As early as November, when Arsenal’s lead at the top of the table stood at only two points, the Ukrainian was telling reporters of his desire to “destroy” the “stereotype” that Arsenal only strive for the top four. “We need to look further,” he said.

They are doing that now and Zinchenko is at the heart of it.

Supporters love his passion and his combative nature – it was typical that, despite having been substituted, he was the one pulling Aaron Ramsdale out of the post-match melee at the Tottenham Hotspur Stadium – and those qualities can be seen in the way he defends.

Image: Zinchenko dribbles past Kulusevski against Tottenham

Indeed, while there is a perception that he is vulnerable in one-on-one situations, it is worth noting his duel success rate of 64 per cent is second only to William Saliba among Arsenal’s outfield players this season. Despite his short stature, he is winning an even higher percentage of aerials, at 73 per cent.

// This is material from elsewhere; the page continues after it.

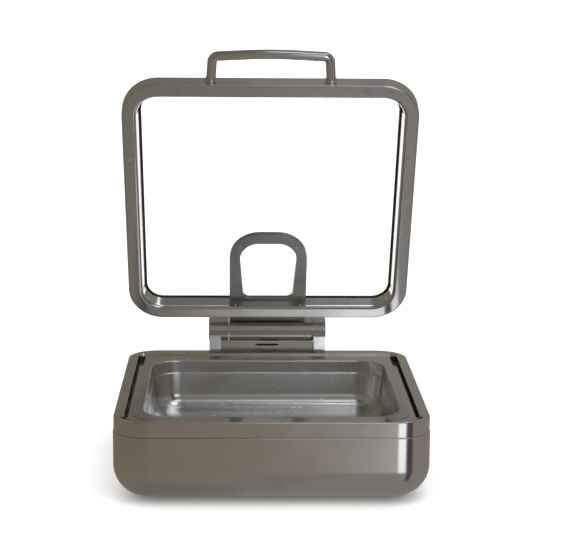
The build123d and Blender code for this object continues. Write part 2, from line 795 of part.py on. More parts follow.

He has improved Arsenal defensively as well as offensively and their results prove it. So far this season, they have kept six clean sheets in the 10 Premier League games he has started and only three in the eight he has not.

It just another example of how, with and without the ball, on the pitch and off it, Arsenal are feeling the benefits of the Zinchenko effect, and a player who is wired differently to the rest.